Rhetoric will not solve Guantánamo Bay problem
June 29, 2013
President Barack Obama’s recent national defense speech has been lauded in many corners as a bold and pivotal step forward. In his speech, he reiterated his ambition to close Guantánamo Bay, reminding everyone of the promise he infamously made four years ago, during the early stages of his presidency. Some may view the president’s invocation of Guantánamo as something encouraging and positive. However, that view marginalizes and ignores the gross injustices that have occurred, and continue to occur, at the prison to this day.

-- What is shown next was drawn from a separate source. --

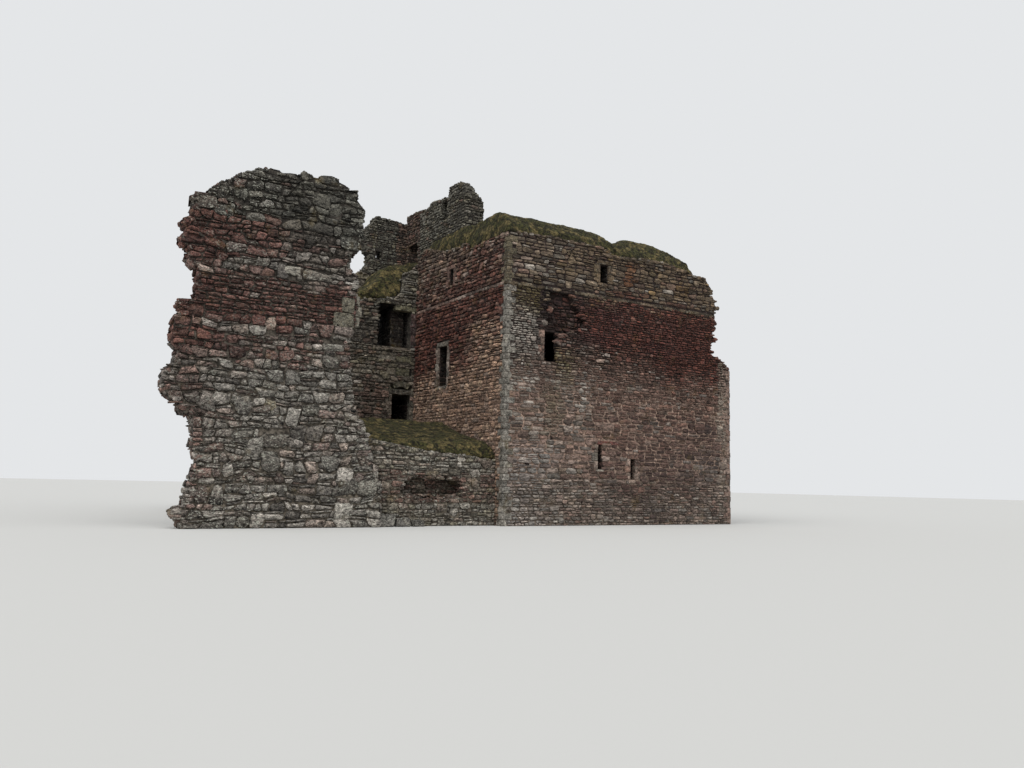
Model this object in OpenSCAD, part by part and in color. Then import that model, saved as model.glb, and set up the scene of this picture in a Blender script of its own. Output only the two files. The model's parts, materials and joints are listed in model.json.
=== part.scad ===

It is no coincidence that Guantánamo has come up again as an issue for the president while there is a severe hunger strike by a growing number of prisoners. The exact cause of the strike is unknown but reports have surfaced of Koran abuse by the guards and an incident where hardened rubber pellets were fired indiscriminately at crowds of prisoners. Regulations have been put in place making it harder for prisoners to meet their lawyers. Medical staff has resorted to brutal force-feeding techniques.
The hunger strike has also been considered a last-ditch effort by prisoners — many of whom should not be held in Guantánamo — to receive public attention for their plight.
According to a task force of top U.S. senior intelligence and security figures assembled by Obama himself, 86 of 166 prisoners have been cleared for release. Others, like the British national Shaker Aamer, who has spent over 11 years in the prison, have never been charged. In the brutal and horrible history of the prison, this inaction is amongst the largest violations of international human rights and law.
Obama blames Congress for his inability to close the prison. And in part, he is justified. Congress has made it difficult to make any moves on Guantánamo, as it has effectively suspended funding. However, the Obama administration has shown little initiative to try any options. For example, Secretary of Defense Chuck Hagel has the ability to approve transfers of prisoners under the National Defense Authorization Act, but has never hinted at doing so. In my research, there has not been a dedicated staff or commission to work on closure or negotiations in Congress. Overall, Obama has followed a commonly-used political approach – lack of accountability or leadership aside from chiding his adversaries – on an issue he claims to strongly believe in.
The time has passed for rhetoric and for pressuring Congress via public statements. We have seen how ineffective this has been on many issues, including ones very poignant and personal to the public such as gun reform. If the president really wants to close Guantánamo, he needs to push the process forward unilaterally, or through Secretary Hagel. There will obviously be strident opposition, but that has been the case for the majority of issues the president has proposed.
Human rights and international law are always worth the fight, not to mention their importance to national security interests. The United States is critical of other countries’ human rights violations and support of dangerous regimes and Obama, himself, has discussed the possibility that more terrorist groups have formed abroad because the prison is still open.
Guantánamo and much of the horror and shame associated with it may not have started on Obama’s watch, but his inaction and failure to make progress in any way will leave a stain on his legacy just as it has on his predecessors. And more important to consider is the future for many prisoners who are trapped in a situation “worse than being on death row,” as one of their lawyers has stated. There are those that believe if Obama cannot get this done, then likely no one ever will.